Фельдшер Петров. Человек, как определил его Радовский, загадочный. Сдержанный. С достоинством и хорошими манерами, которые, однако, не склонен демонстрировать. В недавнем прошлом, скорее всего, врач с большой практикой в звании не ниже майора медицинской службы РККА. На вид лет тридцати пяти. Видимо, где-то там, за линией фронта, не исключено, что в Москве, имеет семью. Но в анкете написал, что холост. Даже зная, что на жену и детей может получать ежемесячное дополнительное жалованье. Умеет ограничивать себя, даже в самом необходимом. Во взаимоотношениях с другими курсантами ровен, не конфликтен. Друзей не имеет. Как фельдшер, пользуется уважением курсантов. Радовский вытащил его из концлагеря в Орше уже после своего возвращения из-за линии фронта. Владимир Алексеевич Петров. Год рождения 1912-й. Бывший военфельдшер 749-го стрелкового полка 222-й стрелковой дивизии. Но вряд ли эта фамилия и должность подлинные. Вернее, и красноармейская книжка на имя старшины Петрова, и фамилия, имя, отчество подлинные, но принадлежат они не тому человеку, который сейчас заканчивал осмотр больного и который несколько месяцев назад назвался этим именем, когда Радовский вызвал его на собеседование в кабинет начальника лагеря для военнопленных. Слишком лаконичны и профессионально верны его движения, слишком точны вопросы, которые он задает больному, чтобы принадлежать простому армейскому фельдшеру. До мобилизации в 1941 году работал в той же должности в простой районной больнице где-то в Вологодской губернии. Вернее, области. Так по легенде. И всей правды о состоянии «самооборонщика» он, скорее всего, не узнает. Радовский заметил, как фельдшер Петров, прежде чем приступить к осмотру больного, взглянул на беременную хозяйку и детей, сгрудившихся возле печи. Дети буквально застыли в каком-то немом ожидании. Словно они, пришедшие незвано в это жилище среди лесов и болот, мешали им исполнять некий обряд по спасению жизни их кормильца, метавшегося сейчас в жару на соломенном матрасе.

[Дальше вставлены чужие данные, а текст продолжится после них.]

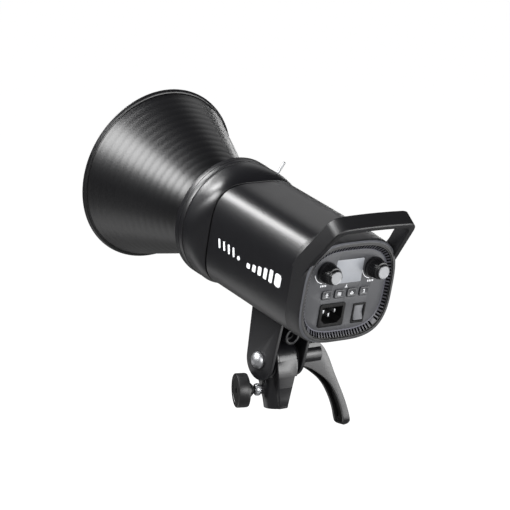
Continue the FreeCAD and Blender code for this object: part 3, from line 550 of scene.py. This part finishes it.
def turned(rings, segments=96):
    """Turns rows of (radius, height), in mm, about local Z."""
    (radius, height), rows = rings[0], rings[1:]
    deselect()
    bpy.ops.mesh.primitive_circle_add(
        vertices=segments, radius=radius * MM, fill_type="NOTHING", location=(0, 0, 0), enter_editmode=True)
    bpy.ops.mesh.select_mode(type="VERT")
    bpy.ops.mesh.select_all(action="SELECT")
    bpy.ops.transform.translate(value=(0, 0, height * MM))
    for wide, high in rows:
        bpy.ops.mesh.extrude_region_move(TRANSFORM_OT_translate={"value": (0, 0, (high - height) * MM)})
        bpy.ops.transform.resize(value=(wide / radius, wide / radius, 1), center_override=(0, 0, high * MM))
        radius, height = wide, high
    bpy.ops.mesh.select_all(action="SELECT")
    bpy.ops.mesh.remove_doubles(threshold=0.02 * MM)
    bpy.ops.mesh.normals_make_consistent(inside=False)
    bpy.ops.object.mode_set(mode="OBJECT")
    return bpy.context.object


def block(centre, size, corner=0.0, edge=0.0, turn=0.0):
    """Box about local Z, in mm, with rounded upright corners and softened rims."""
    deselect()
    bpy.ops.mesh.primitive_cube_add(size=MM, location=(0, 0, 0), enter_editmode=True)
    bpy.ops.transform.resize(value=size)
    if corner:
        pick("EDGE", lambda middle, way: abs(way.z) > 0.9)
        bpy.ops.mesh.bevel(offset=corner * MM, segments=5, affect="EDGES")
    if edge:
        pick("EDGE", lambda middle, way: abs(way.z) < 0.1)
        bpy.ops.mesh.bevel(offset=edge * MM, segments=2, affect="EDGES")
    bpy.ops.mesh.select_all(action="SELECT")
    if turn:
        bpy.ops.transform.rotate(value=math.radians(turn), orient_axis="Z", center_override=(0, 0, 0))
    bpy.ops.transform.translate(value=[value * MM for value in centre])
    bpy.ops.object.mode_set(mode="OBJECT")
    return bpy.context.object


def joined(pieces):
    activate(pieces[0])
    for piece in pieces:
        piece.select_set(True)
    bpy.ops.object.join()
    return bpy.context.object


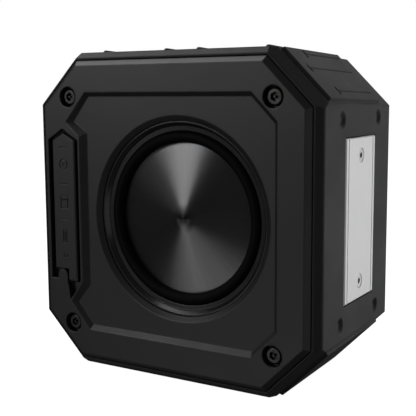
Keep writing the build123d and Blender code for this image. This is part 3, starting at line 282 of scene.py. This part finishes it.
# ---- bezels ----
# Injection-moulded frames of black glass-filled nylon, front and back, each held by four
# screws. Their grain is finer than the rubber's, and the ring round the disc is smoother.
bezel_plastic = rough_skin(
    "bezel_plastic", base=(0.0075, 0.0075, 0.0083), worn=(0.024, 0.024, 0.025), grain=0.00022, depth=0.00003,
    rough=0.42, dust=0.05, width=0.0006,
)
coat(bezel_plastic, "front_bezel", "rear_bezel")
ring_plastic = rough_skin(
    "ring_plastic", base=(0.0075, 0.0075, 0.0083), worn=(0.03, 0.03, 0.03), grain=0.00022, depth=0.00001,
    rough=0.26, dust=0.03, width=0.0003,
)
coat(ring_plastic, "radiator_frame")

# ---- chassis ----
# The stiff moulded tube inside the sleeve that everything is screwed to, with the panel
# behind the ports and the battery's tray. All three are the same plain black plastic.
chassis_plastic = rough_skin(
    "chassis_plastic", base=(0.016, 0.016, 0.017), worn=(0.03, 0.03, 0.03), grain=0.0003, depth=0.00003,
    rough=0.48, dust=0.05,
)
coat(chassis_plastic, "chassis", "port_panel", "battery_tray")

# ---- gaskets ----
# Closed-cell foam rings, cut from sheet. Two are pinched between the bezels and the
# chassis, and one lies under the driver's flange.
gasket_foam = rough_skin(
    "gasket_foam", base=(0.010, 0.010, 0.010), worn=(0.02, 0.02, 0.02), grain=0.0006, depth=0.0001,
    rough=0.8, dust=0.1,
)
coat(gasket_foam, "front_gasket", "rear_gasket", "driver_gasket")

# ---- screws ----
# Machine screws of blackened steel in the bezels' pockets, with a six-lobed drive and a
# centre pin, and turned steel ones in the side plates. Lathe rings show on their heads.
full_turn = 6.2832
disc_low, disc_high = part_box("radiator_disc")
axis_height = round((disc_low.z + disc_high.z) / 2, 4)
across_y = (1, 0, 1)
across_x = (0, 1, 1)

lathe_rings, given, out = effect("lathe_rings", [("Distance", 0.0), ("Pitch", 0.0001)], [("Rings", "Float")])
wound = maths(lathe_rings, "MULTIPLY", given["Distance"], full_turn)
rings = maths(lathe_rings, "SINE", maths(lathe_rings, "DIVIDE", wound, given["Pitch"]))
drift = cloudy(lathe_rings, own_place(lathe_rings), 1400.0, Detail=2.0)
faint_rings = maths(lathe_rings, "MULTIPLY", rings, 0.35)
lathe_rings.links.new(maths(lathe_rings, "ADD", faint_rings, drift), out["Rings"])


def distance_from(tree, centre, across, fold=(0, 0, 0)):
    """Distance from a turned piece's axis; across is 1 along the two directions square to it.

    fold mirrors the places of like screws into one."""
    moved = vector_maths(tree, "SUBTRACT", own_place(tree), centre)
    mirrored = vector_maths(tree, "ABSOLUTE", moved) if any(fold) else moved
    local = vector_maths(tree, "SUBTRACT", mirrored, fold)
    return vector_maths(tree, "LENGTH", vector_maths(tree, "MULTIPLY", local, across), output="Value")


def turned_metal(name, base, tarnish, rough, pitch, centre, across, fold=(0, 0, 0)):
    """A turned metal finish with lathe rings about each axis."""
    made, tree, skin = finish_of(name, metallic=1.0)
    cut = use(tree, lathe_rings, Distance=distance_from(tree, centre, across, fold), Pitch=pitch)
    texture = use(tree, mould_grain, Grain=0.0005)
    rubbed = use(tree, edge_wear, Width=0.0002, Patchiness=0.4)
    shade = blend_colour(tree, texture["Patches"], base, tarnish)
    bright = [min(1.0, c * 1.8 + 0.03) for c in base]
    tree.links.new(blend_colour(tree, rubbed["Worn"], shade, bright), skin["Base Color"])
    tree.links.new(spread(tree, cut["Rings"], rough - 0.05, rough + 0.12), skin["Roughness"])
    emboss(tree, skin, cut["Rings"], depth=0.00002, strength=0.5, Normal=rubbed["Soft Normal"])
    return made


bezel_screw_reach = 0.0398
bezel_screw_steel = turned_metal(
    "bezel_screw_steel", base=(0.045, 0.045, 0.047), tarnish=(0.07, 0.066, 0.062), rough=0.34, pitch=0.00025,
    centre=(0, 0, axis_height), across=across_y, fold=(bezel_screw_reach, 0, bezel_screw_reach),
)
coat(bezel_screw_steel, "front_bezel_screws", "rear_bezel_screws")
plate_screw_y = 0.0015
plate_screw_reach = 0.0207
plate_screw_steel = turned_metal(
    "plate_screw_steel", base=(0.55, 0.55, 0.56), tarnish=(0.42, 0.42, 0.42), rough=0.30, pitch=0.00022,
    centre=(0, plate_screw_y, axis_height), across=across_x, fold=(0, 0, plate_screw_reach),
)
coat(plate_screw_steel, "side_plate_screws")

# ---- side plates ----
# Sheet aluminium, brushed along its length, with bevelled edges cut bright after brushing
# and a fine groove near each long edge. Two screws hold each one.
brushed_lines, given, out = effect(
    "brushed_lines", [("Along", 12.0), ("Across", 5000.0)], [("Lines", "Float")]
)
stretch = place(
    brushed_lines, "ShaderNodeCombineXYZ", {0: given["Across"], 1: given["Across"], 2: given["Along"]}
)
drawn = vector_maths(brushed_lines, "MULTIPLY", own_place(brushed_lines), stretch.outputs[0])
brushed_lines.links.new(cloudy(brushed_lines, drawn, 1.0, Detail=4.0, Roughness=0.7), out["Lines"])

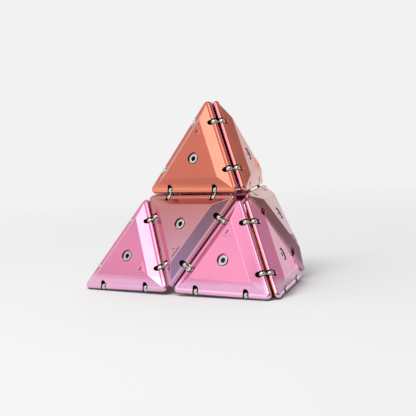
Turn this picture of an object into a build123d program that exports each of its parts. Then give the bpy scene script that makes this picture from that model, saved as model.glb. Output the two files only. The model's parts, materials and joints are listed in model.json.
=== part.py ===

Что ж, надо было поскорее отсюда убираться, чтобы действительно не мешать им.
Выходя из дома, Радовский обратил внимание на сапоги, стоявшие под порогом. Они были не просто заляпаны уличной или дорожной грязью, на них налипла лесная грязь – сухие крошки прошлогодней листвы, кусочки моха и еловые хвоинки. Между тем «самооборонщик» сказал, что весь предыдущий день он работал в огороде. То же подтвердила и хозяйка. Ах, эти болотные люди…
Когда выехали с хутора, Радовский приказал одному из своей группы остаться и понаблюдать за хутором. О своем решении пришлось поставить в известность Шмитхубера. Немец недовольно посмотрел на него, оглянулся на исчезающие в зарослях молодых сосен пологие крыши хуторских построек и кивнул в знак согласия. На каждую вынужденную задержку в пути, даже если она занимала минуту-другую, лейтенант реагировал как на острейший приступ зубной боли. Спустя некоторое время, когда уже ехали лесной дорогой, спросил:
– У герра майора есть основания не доверять этому русскому?
– Нет, – ответил Радовский.
Лейтенант с вопросительной усмешкой взглянул на него. Потом махнул рукой:
– Кажется, я что-то понимаю. Особенности здешней природы, болота, комары, леса, загадочные пространства, заселенные только зверьем, птицами и насекомыми, способствуют тому, что в характере местных жителей развиваются некие причудливые особенности. Они соответствуют здешнему краю, но не соответствуют характеру жителя равнин и полей. Так? И этот зазор раздражает одних и пугает других.
Радовскому ничего другого не оставалось, как только кивнуть немцу в знак согласия и польстить его проницательности и глубине познаний русской души.
– Толстой и Достоевский… – Абверовец покачал головой. – Я долго не мог понять, где же суть. С одной стороны их герои очень похожи на здешних жителей. С другой – абсолютно нет! В России все запутано. Даже в литературе. Пожалуй, только музыка ясна и чиста, как здешние озера. Посмотрите, герр Радовский, вода прозрачна даже в болотах! Я только теперь это заметил. Удивительно! Только здесь можно понять всю глубину вашей музыки. Ваш Чайковский, Рахманинов. Вы ведь себя считаете русским?